According to Area Manager Marvin Hachmeister, at DeBruce Grain’s
headquarters office in Kansas City, MO, the terminal needed more
storage capacity and faster equipment in order to continue
serving farmer-customers. “The size of farming operations
continues to grow, and more farmers are driving semis,” he says.
“We needed more speed to
handle the volume of grain that was surging during harvest.”
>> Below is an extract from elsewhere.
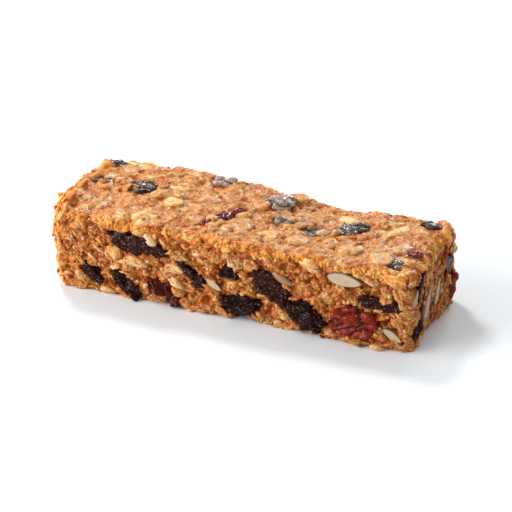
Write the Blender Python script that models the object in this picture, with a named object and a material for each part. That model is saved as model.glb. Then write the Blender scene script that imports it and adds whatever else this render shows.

In the summer of 2001, DeBruce Grain undertook a year-long
project to add roughly 1.27 million bushels of upright concrete
storage at Nebraska City, upgrade receiving capacity in the
existing concrete house, and upgrade rail and barge loading
capacity, and additionally, a 2-million bushel ground pile
system.
For this project, the company
hired McPherson Concrete Storage, McPherson, KS to build a pair of 635,000-bushel jumpform concrete tanks.
The tanks were completed in time for fall harvest. All work on
the project is scheduled for completion in July 2002.
New Storage
According to Nebraska City Location Manager Ray Pinney, the new
McPherson flat-bottom tanks stand 80 feet in diameter and 140
feet tall. They are equipped with Bobcat doors to admit front
end loaders for emptying the tanks. Because DeBruce Grain
anticipates quick turnaround
on
the new tanks, they have neither grain temperature monitoring
equipment nor aeration. However, the concrete floors contain
ductwork, and aeration could be added as needed in the future.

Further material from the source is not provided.